Templeton Advisory Committee members voted to ask two committee members to draft a formal request to the Select Board and state Rep. Jonathan Zlotnick for earmarked funds to support the town's senior services. The committee instructed April and Jackie to prepare a note to the Select Board and a letter to Zlotnick requesting roughly $41,000 for the coming year, with similar amounts proposed for two additional years.
The request would cover two main items, committee members said: floating staff hours to increase the senior center manager's on-site time and a covered carport for vehicles used to transport seniors.
Committee members said current staffing and funding leave the senior center's manager with fewer hours than needed. "The manager's position remained in fiscal year '26 at 19.5 hours a week," Jackie said, noting the position's hourly rate was recently increased but the hours remain limited. Jackie described prior approvals for up to 175 floating hours in past budgets and said that, at $19 an hour, 175 hours would cost about $3,325.
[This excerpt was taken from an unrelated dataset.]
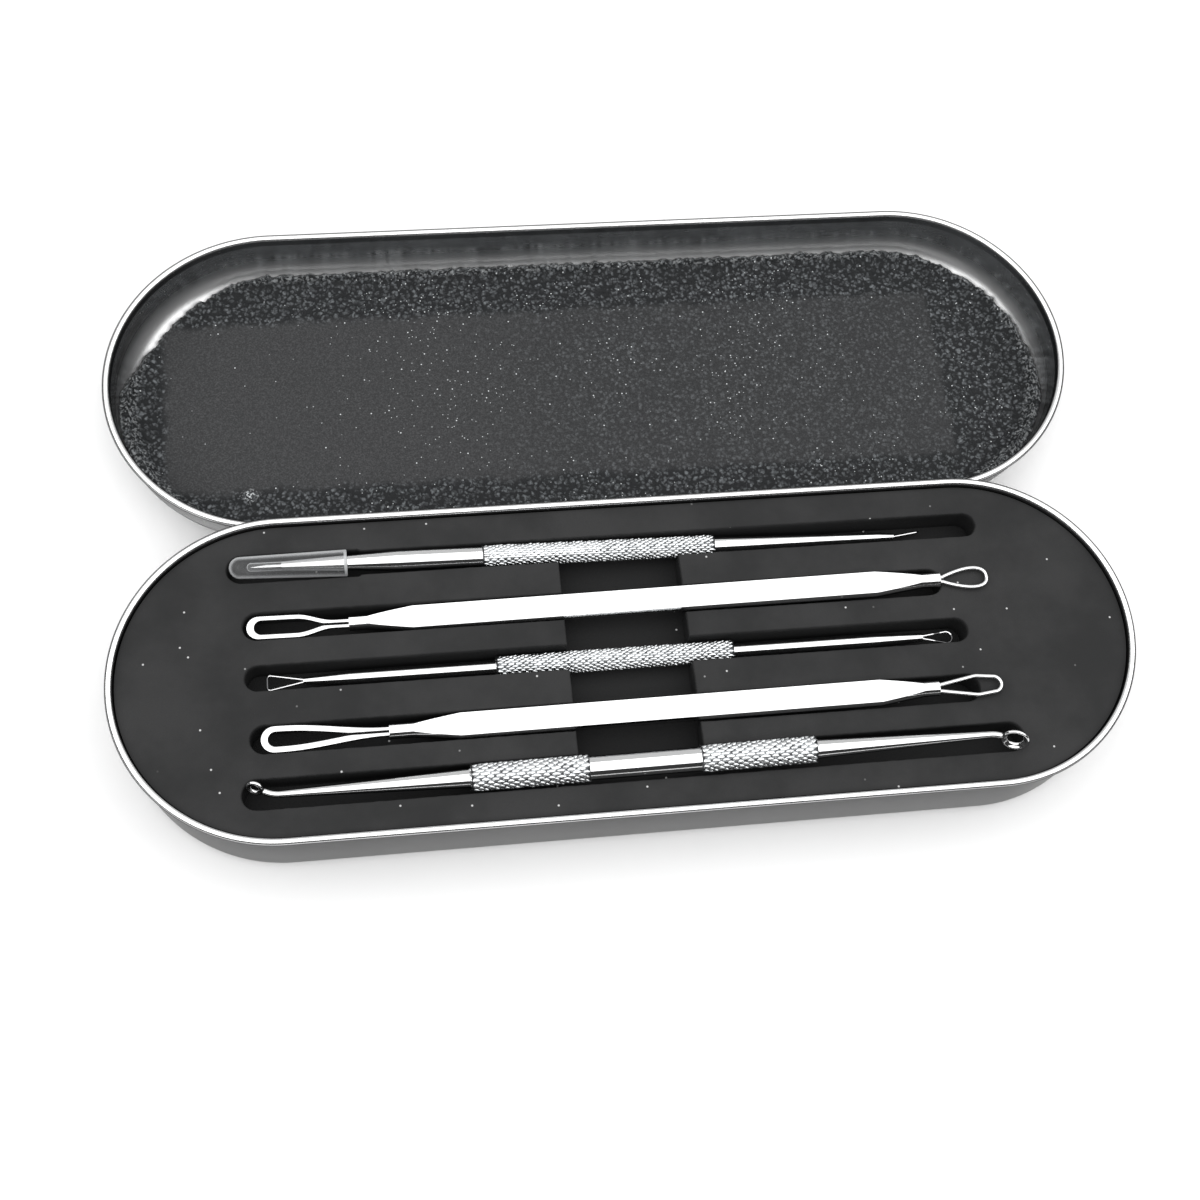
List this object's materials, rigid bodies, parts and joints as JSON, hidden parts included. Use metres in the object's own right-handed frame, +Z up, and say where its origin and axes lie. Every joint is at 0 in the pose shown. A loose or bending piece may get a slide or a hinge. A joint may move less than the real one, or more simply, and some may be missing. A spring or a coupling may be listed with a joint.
{
  "type": "blackhead extractor set",
  "caption": "Oval hinged tin with a foam tray of double-ended stainless blackhead extractors, shown open with its lid laid flat.",
  "frame": {"origin": "middle of the base's underside, on the table", "axes": "+X along the tin, towards the end where the lancet tool has its wire loop; +Y from the base to the open lid; +Z up"},
  "size_m": [0.1738, 0.1151, 0.0203],
  "materials": {
    "tinplate": "satin",
    "polished_steel": "polished",
    "knurled_steel": "knurled",
    "tray_foam": "closed-cell foam, matt",
    "lid_sponge": "open-cell sponge",
    "clear_cap": "clear soft plastic"
  },
  "bodies": {
    "base": {"base_tin": "tinplate", "tray_foam": "tray_foam", "tray_backing": "tray_foam"},
    "lid": {"lid_tin": "tinplate", "lid_foam": "lid_sponge"},
    "lancet_tool": {"lancet_rod": "polished_steel", "lancet_grip": "knurled_steel", "lancet_needle": "polished_steel", "lancet_loop": "polished_steel", "lancet_cap": "clear_cap"},
    "teardrop_tool": {"teardrop_bar": "polished_steel", "teardrop_ribbon_loop": "polished_steel", "teardrop_wire_loop": "polished_steel"},
    "fine_tool": {"fine_rod": "polished_steel", "fine_grip": "knurled_steel", "fine_triangle_loop": "polished_steel", "fine_round_loop": "polished_steel"},
    "long_tool": {"long_bar": "polished_steel", "long_ribbon_loop": "polished_steel", "long_wire_loop": "polished_steel"},
    "scoop_tool": {"scoop_rod": "polished_steel", "scoop_left_grip": "knurled_steel", "scoop_right_grip": "knurled_steel"}
  },
  "joints": [
    {"name": "lid_hinge", "type": "hinge", "parent": "base", "child": "lid", "pos_m": [0, 0.0289, 0.011], "axis": [-1, 0, 0], "range_deg": [-180, 0]},
    {"name": "lancet_lift", "type": "slide", "parent": "base", "child": "lancet_tool", "axis": [0, 0, 1], "range_m": [0, 0.03]},
    {"name": "teardrop_lift", "type": "slide", "parent": "base", "child": "teardrop_tool", "axis": [0, 0, 1], "range_m": [0, 0.03]},
    {"name": "fine_lift", "type": "slide", "parent": "base", "child": "fine_tool", "axis": [0, 0, 1], "range_m": [0, 0.03]},
    {"name": "long_lift", "type": "slide", "parent": "base", "child": "long_tool", "axis": [0, 0, 1], "range_m": [0, 0.03]},
    {"name": "scoop_lift", "type": "slide", "parent": "base", "child": "scoop_tool", "axis": [0, 0, 1], "range_m": [0, 0.03]}
  ]
}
Committee members also described safety and operational problems with clearing snow from vans and other vehicles used for senior transportation. Jackie said a carport priced earlier this year at $37,600 would include top and side protection; she said combining the floating hours and the carport would put the first-year request in the low $41,000 range. "If we requested the floating hours and the vehicle carport, we're right around $41,000," she said.
The committee chair framed the proposal as a realistic, modest earmark request: Rep. Zlotnick typically considers requests in the $50,000 to $125,000 range and must survive gubernatorial review, the chair said. Members discussed asking for the funds across three years so the town would have multi-year stability while working to build longer-term budget solutions and local fundraising. "We could ask for monies over a 3 year period," one member said; others warned multi-year one-time money only delays structural funding questions.
What happened: Advisory members voted unanimously to ask April and Jackie to draft the recommendation letter to the Select Board and the letter to Rep. Zlotnick and to submit the draft to the advisory chair for signature and transmission.
Why it matters: Committee members said the town's senior population is large and growing, that the senior center serves hundreds weekly, and that limited hours and an uncovered vehicle area hinder services and volunteer drivers. Members noted the formula grant previously used to pay some staff time is not adequate to sustain needed hours while also funding capital items like a carport.
Next steps: The two drafters will prepare a letter and the advisory chair will circulate it for signature; the committee asked for the letters to be ready for Select Board consideration before the end of the calendar year if possible. Jackie said she will also submit a capital request separately for the carport in case the earmark request is not awarded.